Shannon Finney/Getty

In a deeply reported and nuanced profile in The Weekly Standard, Alice B. Lloyd asks how Dinesh D’Souza went from being “one of the cleverest polemical journalists on the right” to his current status as a clownish provocateur whose antics often embarrass serious conservatives.

In answering this question, Lloyd hits the highlights of D’Souza’s colorful career: his student days at Dartmouth College where he pioneered a form of right-wing tom foolery, his bid to be a serious journalist writing about political correctness in his book Illiberal Education (1991), his overt hostility towards African-Americans displayed in his book The End of Racism (1995), his move towards a more popular audience in demagogic documentaries and polemics such as The Roots of Obama’s Rage (2010), his scandal-plagued tenure as president of King’s College, the extramarital affair which ended his first marriage and also entangled him in an campaign finance violation which led to becoming a convicted felon in 2014, his dubious redemption by a politically motivated pardon from President Donald Trump, and his current status as one of Trump’s foremost advocates.

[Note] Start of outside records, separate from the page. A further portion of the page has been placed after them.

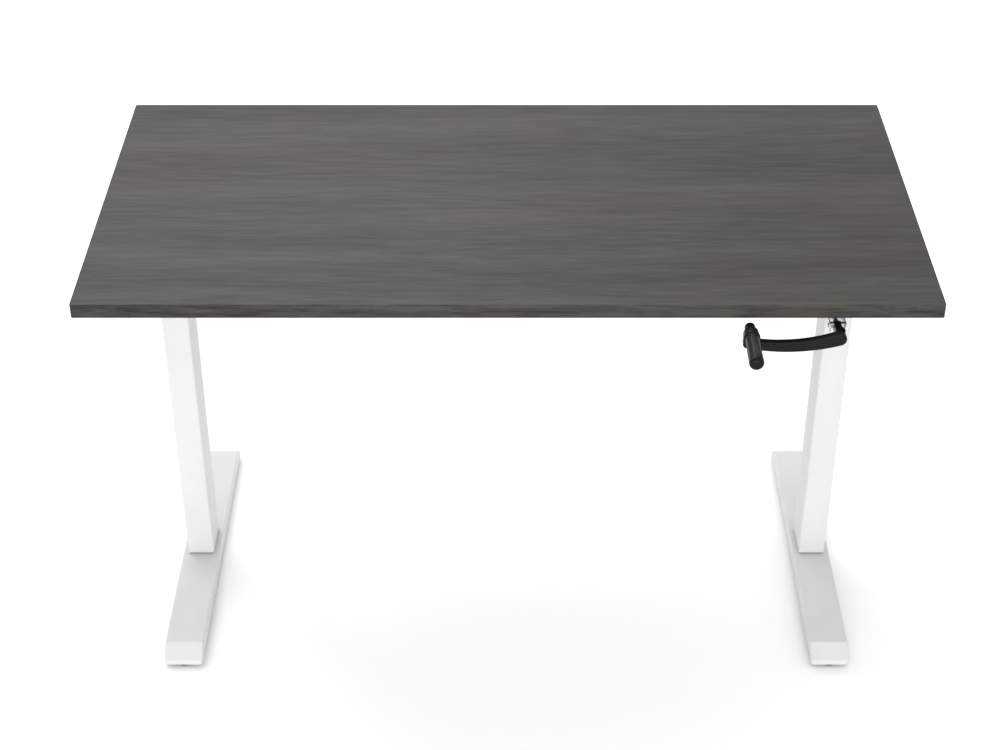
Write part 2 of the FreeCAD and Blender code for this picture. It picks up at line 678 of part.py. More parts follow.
def crank_gearbox():
    """Gearbox under the desktop where the crank shaft meets the cross shaft."""
    body = rounded_prism(
        (CASE_LEFT + CASE_RIGHT) / 2, (CASE_FRONT + CASE_BACK) / 2, CASE_RIGHT - CASE_LEFT,
        CASE_BACK - CASE_FRONT, ARM_BOTTOM, FLANGE_BOTTOM, 3.0)
    cavity = box(
        CASE_LEFT + BOX_WALL, CASE_RIGHT - BOX_WALL, CASE_FRONT + BOX_WALL, CASE_BACK - BOX_WALL,
        ARM_BOTTOM + BOX_WALL, FLANGE_BOTTOM + EPS)
    left_way = rod(
        V(CASE_LEFT - EPS, COLUMN_Y, AXIS_Z), V(CASE_LEFT + BOX_WALL + EPS, COLUMN_Y, AXIS_Z), PASS_R)
    right_way = rod(
        V(CASE_RIGHT - BOX_WALL - EPS, COLUMN_Y, AXIS_Z), V(CASE_RIGHT + EPS, COLUMN_Y, AXIS_Z), BUSH_R)
    front_way = rod(
        V(CRANK_X, CASE_FRONT - EPS, AXIS_Z), V(CRANK_X, CASE_FRONT + BOX_WALL + EPS, AXIS_Z), BUSH_R)
    save("crank_gear_housing", body.cut([cavity, left_way, right_way, front_way]))

    cover = box(COVER_LEFT, COVER_RIGHT, CASE_FRONT, CASE_BACK, FLANGE_BOTTOM, UNDER)
    corners = [e for e in cover.Edges if e.BoundBox.ZLength > 1.0]
    cover = cover.makeFillet(3.0, corners)
    holes = [upright(p.x, p.y, p.z - EPS, UNDER + EPS, SCREW_HOLE_R) for p in cover_screws()]
    save("crank_gear_cover", cover.cut(holes))


def shaft_bushes():
    """Plain bushes for the gear sleeves, one in each gearbox wall that a sleeve runs through."""
    inner = BOX_HALF_X - BOX_WALL
    bushes = []
    for _, side in SIDES:
        x = side * COLUMN_X
        bushes.append(ring(
            V(x + inner, COLUMN_Y, AXIS_Z), V(x + BOX_HALF_X, COLUMN_Y, AXIS_Z), BUSH_R, HUB_R + FIT))
    bushes.append(ring(
        V(CASE_RIGHT - BOX_WALL, COLUMN_Y, AXIS_Z), V(CASE_RIGHT, COLUMN_Y, AXIS_Z),
        BUSH_R, HUB_R + FIT))
    bushes.append(ring(
        V(CRANK_X, CASE_FRONT, AXIS_Z), V(CRANK_X, CASE_FRONT + BOX_WALL, AXIS_Z),
        BUSH_R, HUB_R + FIT))
    save("shaft_bushes", *bushes)


# ---- crank --------------------------------------------------------------------------------
SLEEVE_HALF = 9.0
SLEEVE_R = 7.0
FORK_BACK, FORK_BASE, FORK_FRONT = -323.0, -326.0, -358.0
FORK_HALF, FORK_SHEET, FORK_HEIGHT = 13.5, 1.6, 8.0
PIN_Y, PIN_R = -344.0, 2.5
TONGUE_HALF, TONGUE_HEIGHT = 5.5, 7.0
HORN_REACH = 13.5            # how far the horn stands behind the fold pin
PIN_HEAD_R, PIN_HEAD = 3.6, 1.2
SPACER_R = 5.5
ARM_REAR, ARM_FACE = -372.0, -384.0
BOSS_REAR = -353.5
HUB_OUT, BOSS_OUT = 11.5, 12.5
HUB_DROP = 3.0               # the arm's round end sits this far below the shaft axis
GRIP_REAR, GRIP_END = -385.0, -465.0
GRIP_R, COLLAR_R, DOME_R = 12.0, 13.5, 7.0
GROOVES, GROOVE_R = 6, 1.6
GROOVE_AT = 11.4             # groove centres from the grip axis
AXLE_R, CAP_R = 4.0, 8.8


def crank_point(dx, y):
    """A point level with the crank shaft, dx to its right."""
    return V(CRANK_X + dx, y, AXIS_Z)


def grip_point(y):
    """A point on the grip axis."""
    return V(GRIP_X, y, GRIP_Z)


def crank_shaft():
    start, end = crank_point(0, COLUMN_Y - GEAR_FRONT), crank_point(0, FORK_BASE)
    save("crank_rod", hexagon_bar(start, end, HEX))
    save("crank_gear", hexagon_gear(CRANK_APEX, -Y, X, 0.0))
    back, front = HANGER_Y + SLEEVE_HALF, HANGER_Y - SLEEVE_HALF
    sleeve = rod(crank_point(0, back), crank_point(0, front), SLEEVE_R)
    hole = hexagon_bar(crank_point(0, back + EPS), crank_point(0, front - EPS), HEX)
    save("hanger_sleeve", sleeve.cut(hole))


def crank_fork():
    """Folded steel fork at the shaft's end that the handle is pinned to."""
    outside = box(
        CRANK_X - FORK_HALF, CRANK_X + FORK_HALF, FORK_FRONT, FORK_BACK,
        AXIS_Z - FORK_HEIGHT, AXIS_Z + FORK_HEIGHT)
    noses = [
        e for e in outside.Edges if e.BoundBox.XLength > 1.0 and e.BoundBox.YMax < FORK_FRONT + 1.0]
    outside = outside.makeFillet(7.5, noses)
    folds = [
        e for e in outside.Edges if e.BoundBox.ZLength > 1.0 and e.BoundBox.YMin > FORK_BACK - 1.0]
    outside = outside.makeFillet(2.0, folds)
    clear = FORK_HALF - FORK_SHEET
    inside = box(
        CRANK_X - clear, CRANK_X + clear, FORK_FRONT - EPS, FORK_BASE,
        AXIS_Z - FORK_HEIGHT - EPS, AXIS_Z + FORK_HEIGHT + EPS)
    shaft_hole = hexagon_bar(crank_point(0, FORK_BASE - EPS), crank_point(0, FORK_BACK + EPS), HEX)
    pin_hole = rod(crank_point(-20.0, PIN_Y), crank_point(20.0, PIN_Y), PIN_R + FIT)
    save("crank_fork", outside.cut([inside, shaft_hole, pin_hole]))


def rod_hanger():
    """Bracket under the desktop's front that steadies the crank shaft."""
    front, back = HANGER_Y - 6.0, HANGER_Y + 6.0
    plate = box(CRANK_X - HANGER_HALF, CRANK_X + HANGER_HALF, front, back, FLANGE_BOTTOM, UNDER)
    ends = [e for e in plate.Edges if e.BoundBox.ZLength > 1.0]
    plate = plate.makeFillet(4.0, ends)
    web = box(CRANK_X - 7.0, CRANK_X + 7.0, front, back, AXIS_Z, FLANGE_BOTTOM)
    eye = rod(crank_point(0, front), crank_point(0, back), 11.0)
    cuts = [rod(crank_point(0, front - EPS), crank_point(0, back + EPS), SLEEVE_R + FIT)]
    for p in hanger_screws():
        cuts.append(upright(p.x, p.y, p.z - EPS, UNDER + EPS, SCREW_HOLE_R))
    save("rod_hanger", plate.fuse([web, eye]).cut(cuts))


def hinge_block():
    """Tongue behind the hub, wider at the hub.  It turns on the fold pin, inside the fork."""
    tail = rod(crank_point(-TONGUE_HALF, PIN_Y), crank_point(TONGUE_HALF, PIN_Y), TONGUE_HEIGHT)
    root, flare_start, flare_end = HUB_OUT - 2.0, PIN_Y - 12.0, ARM_REAR + 5.0
    plan = [
        (-TONGUE_HALF, PIN_Y), (TONGUE_HALF, PIN_Y), (TONGUE_HALF, flare_start),
        (root, flare_end), (root, ARM_REAR), (-TONGUE_HALF, ARM_REAR)]
    floor = [crank_point(dx, y) - V(0, 0, TONGUE_HEIGHT) for dx, y in plan + plan[:1]]
    neck = Part.Face(Part.makePolygon(floor)).extrude(V(0, 0, 2 * TONGUE_HEIGHT))
    horn = cone(crank_point(0, PIN_Y), crank_point(0, PIN_Y + HORN_REACH), 5.0, 4.0)
    pin_hole = rod(crank_point(-8.0, PIN_Y), crank_point(8.0, PIN_Y), PIN_R)
    save("hinge_block", tail.fuse([neck, horn]).cut(pin_hole))


def fold_pin():
    """Headed pin, with a spacer on each side of the tongue."""
    reach = FORK_HALF + SLIDE_GAP
    pin = rod(crank_point(-reach, PIN_Y), crank_point(reach, PIN_Y), PIN_R)
    heads, washers = [], []
    for _, side in SIDES:
        heads.append(rod(
            crank_point(side * reach, PIN_Y), crank_point(side * (reach + PIN_HEAD), PIN_Y),
            PIN_HEAD_R))
        washers.append(ring(
            crank_point(side * TONGUE_HALF, PIN_Y),
            crank_point(side * (FORK_HALF - FORK_SHEET - SLIDE_GAP), PIN_Y), SPACER_R, PIN_R))
    save("fold_pin", pin.fuse(heads))
    save("pin_washers", *washers)


HEEL_R, HEEL_DROP = 7.0, 16.6        # lower corner of the arm's grip end
NOTCH_R = 3.0                        # hollow between the boss and the arm's top edge
NOTCH_DROP = 7.2                     # its centre, below the grip axis
BELLY_R, BACK_R = 308.0, 265.0       # the arm's lower and upper edges


def circles_meet(a, from_a, b, from_b):
    """Upper of the two points that stand the given distances from a and b."""
    span = b - a
    along = (from_a ** 2 - from_b ** 2 + span.dot(span)) / (2 * span.Length)
    rise = math.sqrt(from_a ** 2 - along ** 2)
    unit = span / span.Length
    return a + unit * along + V(-unit.z, 0, unit.x) * rise


def toward(centre, target, radius):
    return centre + (target - centre).normalize() * radius


def short_arc(a, centre, b, radius):
    """The shorter arc from a to b about centre."""
    return arc(a, toward(centre, (a + b) / 2, radius), b)


def crank_arm():
    """Moulded arm.  It droops between the hub and the grip, and all its edges are tangent arcs."""
    hub = V(CRANK_X, ARM_FACE, AXIS_Z - HUB_DROP)
    boss = V(GRIP_X, ARM_FACE, GRIP_Z)
    heel = boss + V(HEEL_R - BOSS_OUT, 0, -HEEL_DROP)
    notch_side = math.sqrt((BOSS_OUT + NOTCH_R) ** 2 - NOTCH_DROP ** 2)
    notch = boss + V(notch_side, 0, -NOTCH_DROP)
    belly = circles_meet(heel, BELLY_R - HEEL_R, hub, BELLY_R - HUB_OUT)
    back = circles_meet(notch, BACK_R - NOTCH_R, hub, BACK_R + HUB_OUT)
    hub_low, hub_top = toward(hub, belly, -HUB_OUT), toward(hub, back, HUB_OUT)
    heel_low, heel_left = toward(heel, belly, -HEEL_R), heel - V(HEEL_R, 0, 0)
    boss_left, boss_right = boss - V(BOSS_OUT, 0, 0), toward(boss, notch, BOSS_OUT)
    notch_low = toward(notch, back, -NOTCH_R)
    outline = Part.Wire([
        short_arc(hub_low, belly, heel_low, BELLY_R),
        short_arc(heel_low, heel, heel_left, HEEL_R),
        line(heel_left, boss_left),
        arc(boss_left, boss + V(0, 0, BOSS_OUT), boss_right),
        short_arc(boss_right, notch, notch_low, NOTCH_R),
        short_arc(notch_low, back, hub_top, BACK_R),
        arc(hub_top, hub + V(HUB_OUT, 0, 0), hub_low)])
    plate = Part.Face(outline).extrude(V(0, ARM_REAR - ARM_FACE, 0))
    plate = plate.makeFillet(1.8, [e for e in plate.Edges if e.BoundBox.YLength < 0.01])
    bore = rod(grip_point(ARM_FACE - EPS), grip_point(ARM_REAR + EPS), AXLE_R)
    save("crank_arm", plate.cut(bore))


def grip_axle():
    save("grip_axle", rod(grip_point(ARM_REAR), grip_point(GRIP_END + 8.0), AXLE_R))
    cap = rod(grip_point(ARM_REAR), grip_point(BOSS_REAR), CAP_R)
    rim = [e for e in cap.Edges if e.BoundBox.YMin > BOSS_REAR - 0.01]
    save("axle_cap", cap.makeFillet(3.5, rim))


def crank_grip():
    """Hollow grip that spins on its axle, with a base collar and long grooves."""
    length = GRIP_REAR - GRIP_END

    def at(radius, along):
        return grip_point(GRIP_REAR - along) + V(radius, 0, 0)

    start, end = at(0, 0), at(0, length)
    points = [
        start, at(COLLAR_R, 0), at(COLLAR_R, 4.5), at(GRIP_R - 0.8, 6.5), at(GRIP_R, length - DOME_R)]
    bend = DOME_R * (1 - math.sqrt(0.5))
    crown = arc(points[-1], at(GRIP_R - bend, length - bend), at(GRIP_R - DOME_R, length))
    edges = [line(a, b) for a, b in zip(points, points[1:])]
    edges += [crown, line(at(GRIP_R - DOME_R, length), end), line(end, start)]
    body = Part.Face(Part.Wire(edges)).revolve(start, V(0, -1, 0), 360)
    cuts = [rod(grip_point(GRIP_REAR + EPS), grip_point(GRIP_END + 7.5), AXLE_R + FIT)]
    for i in range(GROOVES):
        angle = 2 * math.pi * i / GROOVES
        offset = V(GROOVE_AT * math.cos(angle), 0, GROOVE_AT * math.sin(angle))
        cuts.append(rod(
            grip_point(GRIP_REAR - 9.0) + offset, grip_point(GRIP_END + 14.0) + offset, GROOVE_R))
    save("crank_grip", body.cut(cuts))


# ---- build --------------------------------------------------------------------------------
for make in (
        desktop, edge_band, desktop_screws, feet, foot_plates, leveller_plates, levellers,
        column_seats, base_blocks, column_bolts, outer_tubes, tube_collars, nut_tubes, lift_nuts,
        inner_tubes, glide_shoes, head_plates, gear_housings, gear_lids, gearbox_screws,
        support_arms, rails, rail_fasteners, lead_screws, screw_supports, cross_shaft,
        crank_gearbox, shaft_bushes, crank_shaft, crank_fork, rod_hanger, hinge_block, fold_pin,
        crank_arm, grip_axle, crank_grip):
    make()
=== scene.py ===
"""Looks of the hand-cranked sit-stand desk: materials, threads, weld beads, light and camera."""

import math

import bmesh
import bpy
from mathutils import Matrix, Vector


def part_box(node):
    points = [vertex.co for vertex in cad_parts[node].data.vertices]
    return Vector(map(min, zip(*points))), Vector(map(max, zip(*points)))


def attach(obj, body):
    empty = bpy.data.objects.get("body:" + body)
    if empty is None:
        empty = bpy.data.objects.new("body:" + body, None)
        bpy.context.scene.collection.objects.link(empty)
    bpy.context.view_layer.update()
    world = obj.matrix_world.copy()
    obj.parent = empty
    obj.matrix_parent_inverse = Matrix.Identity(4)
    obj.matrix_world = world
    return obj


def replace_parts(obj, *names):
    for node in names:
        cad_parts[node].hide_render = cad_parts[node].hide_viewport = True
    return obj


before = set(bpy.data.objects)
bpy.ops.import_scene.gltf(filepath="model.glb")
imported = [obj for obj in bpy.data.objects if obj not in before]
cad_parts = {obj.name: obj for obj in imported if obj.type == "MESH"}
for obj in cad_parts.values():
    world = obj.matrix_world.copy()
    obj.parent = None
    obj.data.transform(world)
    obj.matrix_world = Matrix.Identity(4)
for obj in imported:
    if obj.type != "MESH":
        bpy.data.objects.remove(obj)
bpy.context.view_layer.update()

# ---- camera and light ---------------------------------------------------------------------
CAMERA_AT = (-0.0124, -2.9653, 2.5087)
CAMERA_PITCH = 34.753            # degrees below level
CAMERA_LENS = 70.14              # mm, on a sensor 36 mm wide
FLOOR_HALF = 30.0
WORLD_LIGHT = 1.05

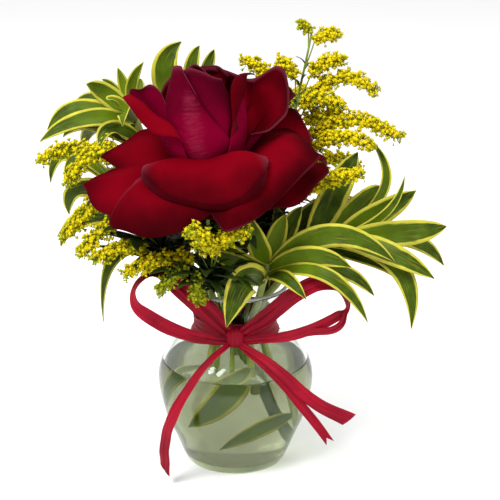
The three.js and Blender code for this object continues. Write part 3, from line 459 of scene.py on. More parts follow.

It’s been a wild ride for D’Souza. Lloyd convincingly argues that in this case the boy was the father to the man: The nature of the mature D’Souza was already evident in his formative years as a Dartmouth undergraduate.

As Lloyd writes:

D’Souza’s rhetorical tactics may be perfectly suited to the Age of Trump, but he learned them long ago: at Dartmouth College in the early 1980s, where he led the Dartmouth Review, the country’s best-known conservative campus paper. “American politics has caught up with Dartmouth,” he tells me. The Review’s undergraduate antics—outing the officers of the Gay-Straight Alliance, printing an affirmative action op-ed in Ebonics, hosting a lavish luncheon alongside a fast for world hunger—readied him for Trump: “For 20 years, I wasn’t doing it. Because for 20 years, American politics wasn’t like this.” D’Souza, 57, sees himself as a pioneer of the puerilizing of political discourse.

This is a highly persuasive argument. Not just D’Souza but an entire cohort of young right-wingers were formed by the campus wars of the 1980s, a milieu that rewarded prankish provocateurs. This was the environment that produced not just D’Souza but also Laura Ingraham (a fellow Dartmouth student) and Ann Coulter (who carried on in the same fashion as D’Souza and Ingraham at Cornell).

One could quibble with Lloyd about whether even in his best days D’Souza was all that rigorous. While it’s true Illiberal Education was praised by some centrists, Louis Menand’s New Yorker review found the book to be unconvincing and glib. But it’s fair enough to say that in the late 1980s and early 1990s, D’Souza made a greater effort to be a serious writer. The general message of the profile, however, is that for most of his life the Dartmouth D’Souza has been the dominant one. D’Souza has remained a permanent sophomore.